Heternormative culture dismissed even the possibility of labeling oneself as queer, making heterosexuality the only legitmate sexuality. Popular homophobic thinking did not just diminish queerness, but invalidated queer people’s experience by denying their existence altogether. The homophobia that I faced was largely based on the concept of eliminating queer people’s identity and lived experience. When queer people define themselves, they fly in the face of heteronormativity by saying to the world, “this is who I am, and you have to acknowledge me.” By ignoring the labels that queer people have created to talk about their experience, queer identity becomes impossible to discuss. This general invalidation of possibilities of identity gaslights queer people who are just coming into their identity.
I came from American Evangelical right-wing culture, where my love for all human beings is reduced to “homosexual behavior” and “desires.” In a way, telling myself, “I am gay,” is reclaiming a word that was used against me as a slur. This is also the reason why I often proudly refer to myself as a “dyke.” I believe that this is why so many members of the LGBTQ+ community are attached to labels; it validates our unique way of moving through the world, and also makes it easier to explain our identity to others. If labels were presented negatively to queer people by heternormative culture, it can be healing and liberating to be proud of identifying as bisexual, pansexual, lesbian, gay, or transgender. But in the same vein, many queer people are uncomfortable with labels and the pressure to define their sexuality or gender. They may not feel that they fit into any of the current labels or feel comfortable with their ambiguity.
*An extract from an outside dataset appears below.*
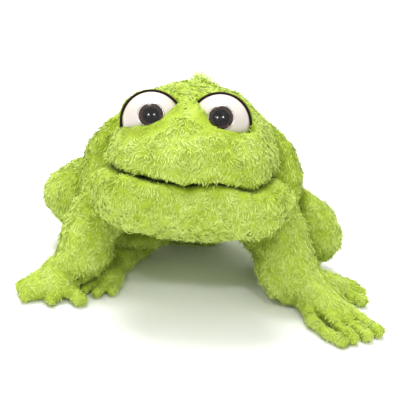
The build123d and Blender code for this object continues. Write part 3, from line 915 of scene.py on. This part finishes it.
SEAT_PROFILE = (
    # share of the half width, share of the half height
    (0.04, 0.72),
    (0.5, 0.70),
    (0.78, 0.58),
    (0.86, 0.42),
    (0.92, 0.52),
    (0.98, 0.40),
    (1.0, 0.2),
    (1.0, -0.6),
    (0.97, -0.95),
    (0.5, -0.98),
    (0.04, -0.98),
)


def seat():
    """The small flat panel under the torso: a low crowned pad with a turned edge and topstitching."""
    low, high = (np.array(v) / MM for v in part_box("seat_panel"))
    middle, half = (low + high) / 2, (high - low) / 2
    points = []
    for reach, height in SEAT_PROFILE:
        stitched = 0.8 < reach < 0.97 and height > 0
        ripple = 0.03 * np.sin(36 * TURNS) if stitched else np.zeros(SPOKES)
        unit_ring = np.stack((reach * np.cos(TURNS), reach * np.sin(TURNS), height + ripple), 1)
        points.append(middle + half * unit_ring)
    cloth_tube("seat_pad", points, SEAT_FELT, "torso", "seat_panel")


def mouth_felt(name, node, bottom, body, seed):
    """The felt glued to a board of the mouth: a thin half oval, faintly cockled, with a soft edge."""
    steps, rows = 61, 22
    half_width, depth, rear = 65.8, 81.8, -2.8
    turn = np.linspace(0, pi, steps)
    top, base = [], []
    for row in range(rows + 1):
        reach = max(row / rows, 0.02)
        x = half_width * reach * np.cos(turn)
        y = rear - depth * reach * np.sin(turn)
        cockle = 0.10 * np.sin(x / 5.1 + seed) * np.cos(y / 6.3) + 0.05 * np.sin(x / 1.9 + y / 2.3)
        edge = 0.3 * max(0, (reach - 0.965) / 0.035)
        for layer, level in ((top, 1.05 - edge), (base, 0.12 + edge)):
            z = bottom + level + cockle
            layer.append(np.stack([on_head(*q) for q in zip(x, y, z)]))
    rings = top + base[::-1]
    verts = np.concatenate(rings)
    quads = []
    here = np.arange(steps - 1)
    for k in range(len(rings)):
        a, b = k * steps, (k + 1) % len(rings) * steps
        quads.append(np.stack((a + here, a + here + 1, b + here + 1, b + here), 1))
    near = np.arange(rows)
    across_fold = np.stack((near, near + 1, 2 * rows - near, 2 * rows + 1 - near), 1) * steps
    quads.append(across_fold)
    quads.append(across_fold[:, ::-1] + steps - 1)
    felt = make_mesh(name, verts, outward(verts, np.concatenate(quads)), DARK_FELT)
    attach(felt, body)
    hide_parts(node)


def pocket_bag(name, node, body, size, bottom, seed):
    """A cloth pocket for fingers or thumb, open at the rear, soft-cornered and faintly creased."""
    width, depth, height = size
    spokes = spokes_of(96)
    c, s = np.cos(spokes), np.sin(spokes)
    across, up = np.sign(c) * np.abs(c) ** 0.45, np.sign(s) * np.abs(s) ** 0.45
    outer, inner = [], []
    for t in np.linspace(0, 1, 33) ** 0.8:
        shrink = max(max(1 - t**7, 1e-6) ** (1 / 3.5), 0.02)
        for layer, wall in ((outer, 0.15), (inner, 1.0)):
            crease = 0.12 * np.sin(7 * spokes + 9 * t + seed)
            x = (width / 2 - wall + crease) * shrink * across
            z = bottom + height / 2 + (height / 2 - wall + crease) * shrink * up
            y = np.full(len(spokes), -6.2 - (depth - 0.5 - wall) * t)
            layer.append(np.stack([on_head(*q) for q in zip(x, y, z)]))
    cloth_tube(name, outer + inner[::-1], LINING, body, node)


# ---------------------------------------------------------------- cloth, plastic and lens
DARK_FELT = cloth_material("mouth_felt", (0.014, 0.020, 0.005), (0.034, 0.048, 0.010), 400, 0.95, 0.03)
LINING = cloth_material("lining_cloth", (0.12, 0.20, 0.03), (0.18, 0.28, 0.05), 500)
HEM_CLOTH = cloth_material("hem_cloth", (0.24, 0.34, 0.04), (0.36, 0.48, 0.07), 650)
THREAD = cloth_material("thread", (0.30, 0.42, 0.06), (0.46, 0.58, 0.14), 1500)
SEAT_FELT = cloth_material("seat_felt", (0.30, 0.42, 0.05), (0.42, 0.56, 0.08), 500)
BOARD = plastic_material("board_sheet", (0.012, 0.016, 0.006), (0.022, 0.028, 0.010), 0.8)
ELASTIC = cloth_material("elastic", (0.6, 0.6, 0.55), (0.8, 0.8, 0.75), 700)
WASHER = plastic_material("washer_plastic", (0.02, 0.02, 0.02), (0.05, 0.05, 0.05), 0.4)
EYE_WHITE = plastic_material("eye_white", (0.60, 0.535, 0.475), (0.68, 0.625, 0.575), 0.35, coat=0.2)
EYE_IRIS = plastic_material("eye_iris", (0.050, 0.022, 0.014), (0.170, 0.090, 0.060), 0.5, 500, 0.0, 0.1)
EYE_PUPIL = plastic_material("eye_pupil", (0.004, 0.004, 0.004), (0.010, 0.009, 0.008), 0.5, 40, 0.0, 0.02)
PIPING = cloth_material("eye_piping", (0.008, 0.003, 0.004), (0.030, 0.012, 0.014), 900, 0.6, 0.05)


def lens_material():
    """Clear plastic, just rough enough that the windows show in it as soft spots."""
    material, _, shader = node_material("eye_lens")
    shader.inputs["Transmission Weight"].default_value = 1.0
    shader.inputs["Roughness"].default_value = 0.11
    shader.inputs["IOR"].default_value = 1.32
    return material


EYE_LENS = lens_material()
LENS_PROUD = 0.12  # how far the lens stands over the globe
LENS_SUNK = 0.25  # how far its inner face lies below


def lens_dome(side):
    """The clear cap over iris and pupil: a thin round shell on the globe's own curve."""
    rows, spokes, half_angle = 10, 48, radians(28)
    outer_r, inner_r = EYE_R + LENS_PROUD, EYE_R - LENS_SUNK
    turns = spokes_of(spokes)
    ring = np.cos(turns)[:, None] * ACROSS + np.sin(turns)[:, None] * np.cross(ACROSS, GAZE)
    here, after = np.arange(spokes), np.roll(np.arange(spokes), -1)
    steps = [(outer_r, row) for row in range(1, rows + 1)] + [(inner_r, row) for row in range(rows, 0, -1)]
    verts, quads = [], []
    for k, (radius, row) in enumerate(steps):
        angle = half_angle * row / rows
        verts.append(EYES[side] + radius * (cos(angle) * GAZE + sin(angle) * ring))
        if k:
            a, b = (k - 1) * spokes, k * spokes
            quads.append(np.stack((a + here, b + here, b + after, a + after), 1))
    pole = np.full(spokes, len(steps) * spokes)
    last = (len(steps) - 1) * spokes
    verts.append(np.array([EYES[side] + outer_r * GAZE, EYES[side] + inner_r * GAZE]))
    outer_cap = np.stack((pole, here, after), 1)
    inner_cap = np.stack((pole + 1, last + after, last + here), 1)
    tris = np.concatenate((outer_cap, inner_cap))
    dome = make_mesh(f"{side}_lens_dome", np.concatenate(verts), np.concatenate(quads), EYE_LENS, tris)
    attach(dome, "head")
    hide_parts(f"{side}_eye_lens")


# ---------------------------------------------------------------- CAD nodes that stay
NODE_MATERIALS = {
    "eye_globe": EYE_WHITE,
    "eye_iris": EYE_IRIS,
    "eye_pupil": EYE_PUPIL,
    "eye_washer": WASHER,
    "eye_rim": PIPING,
    "board": BOARD,
    "fold_cord": LINING,
    "cuff_elastic": ELASTIC,
}


def paint_nodes():
    """A material on each CAD node whose name holds one of the words above."""
    for name, obj in frame["nodes"].items():
        for part, material in NODE_MATERIALS.items():
            if part in name:
                obj.data.materials.clear()
                obj.data.materials.append(material)


# ---------------------------------------------------------------- studio
def studio():
    """White paper and a bright, even room, with two small windows that shine in the eyes."""
    floor_mesh = bpy.data.meshes.new("floor")
    half = 4.0
    floor_mesh.from_pydata(
        [(-half, -half, 0), (half, -half, 0), (half, half, 0), (-half, half, 0)], [], [(0, 1, 2, 3)]
    )
    floor = bpy.data.objects.new("floor", floor_mesh)
    bpy.context.scene.collection.objects.link(floor)
    material, _, shader = node_material("floor_paper")
    shader.inputs["Base Color"].default_value = (0.97, 0.97, 0.97, 1)
    shader.inputs["Roughness"].default_value = 0.9
    floor_mesh.materials.append(material)

    world = bpy.data.worlds.new("studio")
    bpy.context.scene.world = world
    world.use_nodes = True
    sky = world.node_tree.nodes["Background"]
    sky.inputs["Color"].default_value = (1, 1, 1, 1)
    sky.inputs["Strength"].default_value = 0.84

    aim = (0, -0.1, 0.1)

    def area(name, place, size, power):
        light = bpy.data.lights.new(name, "AREA")
        light.size = size
        light.energy = power
        lamp = bpy.data.objects.new(name, light)
        lamp.location = place
        lamp.rotation_euler = (Vector(aim) - Vector(place)).to_track_quat("-Z", "Y").to_euler()
        bpy.context.scene.collection.objects.link(lamp)

    area("top", (-0.25, 0.3, 1.6), 1.0, 28)
    area("left_window", (-0.40, -1.45, 1.33), 0.10, 5)
    area("right_window", (0.31, -1.40, 1.40), 0.10, 5)


def camera():
    """At the photograph's angle: from straight ahead, 22 degrees above, leaning 5 degrees."""
    aim = Vector((0.009, -0.120, 0.096))
    distance = 1.15
    frame_width = 0.36
    place = aim + distance * Vector((0, -cos(CAMERA_RISE), sin(CAMERA_RISE)))
    data = bpy.data.cameras.new("camera")
    data.sensor_width = 36
    data.lens = 36 * distance / frame_width
    cam = bpy.data.objects.new("camera", data)
    cam.matrix_world = (
        Matrix.Translation(place)
        @ (aim - place).to_track_quat("-Z", "Y").to_matrix().to_4x4()
        @ Matrix.Rotation(radians(5), 4, "Z")
    )
    bpy.context.scene.collection.objects.link(cam)
    bpy.context.scene.camera = cam


skins()
for side in SIDES:
    lens_dome(side)
paint_nodes()
cuff()
cuff_stitches()
sleeve_lining()
seat()
mouth_felt("palate_felt", "palate_lining", 0.3, "head", 0.0)
mouth_felt("jaw_felt", "jaw_lining", -1.5, "jaw", 2.0)
pocket_bag("finger_bag", "finger_pocket", "head", (94, 70, 22), 3.5, 0.0)
pocket_bag("thumb_bag", "thumb_pocket", "jaw", (38, 58, 27), -30.5, 2.0)
studio()
camera()
bpy.context.scene.view_settings.view_transform = "Standard"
More and more, the mainstream LGBTQ+ community is accepting gender and sexual fluidity.
Marsha P. Johnson, who is one of my personal heroes and an LGBTQ+ icon, was present at the infamous 1969 Stonewall Riots, the riots prompted by a police raid of a gay bar in New York City which symbolize the start of the Gay Rights movement. She spoke of herself using many labels. Since she lived before the term “transgender” became a widespread term, she would alternately call herself a “drag queen,” “transvestite,” “transsexual,” or “gay.” Not all these labels are considered acceptable today, but she worked with what she had. And this is what I would recommend to queer people when dealing with labels: utilize labels in a way that works for your unique identity. If labels are useful for identifying yourself or reclaiming a negative association with queerness, then use one or multiple. If you do not feel comfortable with a label, then honor that. After all, queerness is all about breaking out of normative structures.
I still struggle with what to label myself. I now go by she/they pronouns, which reflects my gender nonconformity. I also identify as both bi- and pansexual. Both terms mean someone who is attracted to all genders. Bisexuality usually describes someone who has a gender preference. For example, someone who is bisexual could prefer non-binary people. Pansexuality conveys a more gender-free version of sexuality. Usually, pansexuals do not think about gender at all, they are just attracted to individual people. Gender does not matter at all to them. It is possible to use both of these labels, and I feel that they both describe my fluid sexuality. I am proud of the labels I have chosen and talk about them often in my daily life. This stems from the culture I grew up in, where queerness was not the norm, so I had to announce my identity using a label. I am still exploring my sexuality, and I am open to changing my labels in the future if I discover more about myself. But many of my friends and acquaintances do not want to assign a definition to their sexuality. Both stances are valid and need to be respected. I think that is why the term “queer” has started to circulate more among young people; it allows them to separate themselves from heteronormative society without the pressure of putting themselves in a box.
No one knows more about your gender and sexuality than you do, and you have the power to define it as you will. Whether that means strict labels or the complete rejection of them, you can decide for yourself. Queer people are interrupting cis-het culture every day by reimagining identifiers of gender and sexuality, demonstrating just how expansive sexuality and gender can be. Stay open to the possibilities. Allow yourself to wear a button-up, or heels, or whatever the hell you want. Kiss non-binary people, men, women, or all of them. The thing I love most about my queerness is its expansiveness. Audre Lorde, a queer Black writer and civil-rights activist, said, “If I didn’t define myself for myself, I would be crunched into other people’s fantasies for me and eaten alive.” Every morning could be a new opportunity to express yourself and your unique contribution to the world. To define yourself for yourself. What will you say to the world through your bold self-definition? How will you reject other people’s fantasies and proclaim your own reality?